First, he can just not use the feature, not advocate for its removal.
Second, his example alternative is wrong: it would set variables for all steps, not just those 2, he didn't think of a scenario where there are 3 steps and you need to have common envs in just 2 of them.
> First, he can just not use the feature, not advocate for its removal.
I maintain a tool that ~thousands of projects use to analyze their workflows and actions. I can avoid using anchors, but I can't avoid downstreams using them. That's why the post focuses on static analysis challenges.
> Second, his example alternative is wrong: it would set variables for all steps, not just those 2, he didn't think of a scenario where there are 3 steps and you need to have common envs in just 2 of them.
This is explicitly addressed immediately below the example.
baobun•1h ago
OPs main argument seems to be "I don't have a use for it and find it hard to read so it should be removed".
woodruffw•1h ago
I don't think this is a fair characterization: it's not that I don't have a use for it, but that I think the uses are redundant with existing functionality while also making static and human analysis of workflows harder.
willseth•57m ago
woodruffw•45m ago
Or in other words: if your problem is DRYness, GitHub should be fixing or enhancing the ~dozen other ways in which the components of a workflow shadow and scope with each other. Adding a new cross-cutting form of interaction between components makes the overall experience of using GitHub Actions less consistent (and less secure, per points about static analysis challenges) at the benefit of a small amount of deduplication.
btreecat•37m ago
woodruffw•31m ago
(As the post notes, neither I nor GitHub appears to see full compliance with YAML 1.1 to be an important goal: they still don't support merge keys, and I'm sure they don't support all kinds of minutiae like non-primitive keys that make YAML uniquely annoying to analyze. Conforming to a complex specification is not inherently a good thing; sometimes good engineering taste dictates that only a subset should be implemented.)
btreecat•28m ago
That's a long way to say "yes, actually"
woodruffw•25m ago
"Because I don't like it" makes it sound like I don't have a technical argument here, which I do. Do you think it's polite or charitable to reduce peoples' technical arguments into "yuck or yum" statements like this?
VGHN7XDuOXPAzol•24m ago
Kind of a hard disagree here; if you don't want to conform to a specification, don't claim that you're accepting documents from that specification. Call it github-flavored YAML (GFY) or something and accept a different file extension.
https://github.com/actions/runner/issues/1182
> YAML 1.1 to be an important goal: they still don't support merge keys
right, they don't do merge keys because it's not in YAML 1.2 anymore. Anchors are, however. They haven't said that noncompliance with YAML 1.2 spec is intentional
woodruffw•18m ago
Sure, I wouldn't be upset if they did this.

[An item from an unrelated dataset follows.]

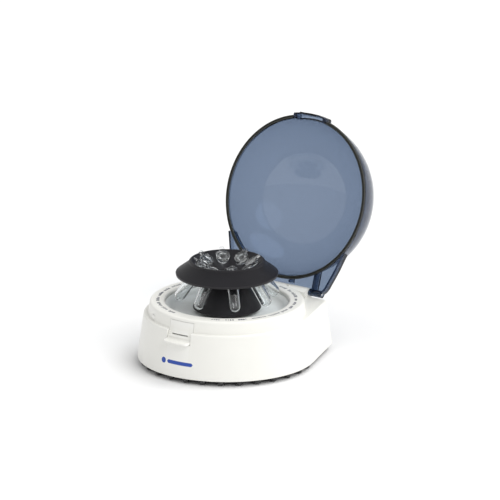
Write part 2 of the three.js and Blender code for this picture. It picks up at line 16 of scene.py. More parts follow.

To be clear: there aren't many fully conforming YAML 1.1 and 1.2 parsers out there: virtually all YAML parsers accept some subset of one or the other (sometimes a subset of both), and virtually all of them emit the JSON object model instead of the internal YAML one.
GuinansEyebrows•53m ago
woodruffw•52m ago
(This post is written from my perspective as a static analysis tool author. It's my opinion from that perspective that the benefits of anchors are not worth their costs in the specific context of GitHub Actions, for the reasons mentioned in the post.)
detaro•46m ago
woodruffw•40m ago
That in turn means that there's no way to construct a source span back to the anchor itself, because the parsed representation doesn't know where the anchor came from (only that it was flattened).
VGHN7XDuOXPAzol•28m ago
I think it makes way more sense for GitHub to support YAML anchors given they are after all part of the YAML spec. Otherwise, don't call it YAML! (This was a criticism of mine for many years, I'm very glad they finally saw the light and rectified this bug)
woodruffw•21m ago
Yes, it's just difficult. The point made in the post isn't that it's impossible, but that it significantly changes the amount of of "ground work" that static analysis tools have to do to produce useful results for GitHub Actions.
> I think it makes way more sense for GitHub to support YAML anchors given they are after all part of the YAML spec. Otherwise, don't call it YAML! (This was a criticism of mine for many years, I'm very glad they finally saw the light and rectified this bug)
It's worth noting that GitHub doesn't support other parts of the YAML spec: they intentionally use their own bespoke YAML parser, and they don't have the "Norway" problem because they intentionally don't apply the boolean value rules from YAML.
All in all, I think conformance with YAML is a red herring here: GitHub Actions is already its own thing, and that thing should be easy to analyze. Adding anchors makes it harder to analyze.
VGHN7XDuOXPAzol•1m ago
maybe, but not entirely sure. 'Two wrongs don't make a right' kind of thinking on my side here.
But if they call it GFY and do what they want, then that would probably be better for everyone involved.
> they don't have the "Norway" problem because they intentionally don't apply the boolean value rules from YAML.
I think this is YAML 1.2. I have not done or seen a breakdown to see if GitHub is aiming for YAML 1.2 or not but they appear to think that way, given the discussion around merge keys
nirvdrum•1h ago
Half the argument against supporting YAML anchors appears to boil down some level of tool breakage. While you can rely on simplifying assumptions, you take a risk that your software breaks when that assumption is invalidated. I don't think that's a reason to stop evolving software.
I've never seen a project use any of the tools the author listed, but I have seen duplicated config. That's not to say the tools have no value, but rather I don't want to be artificially restricted to better support tools I don't use. I'll grant that the inability to merge keys isn't ideal but, I'll take what I can get.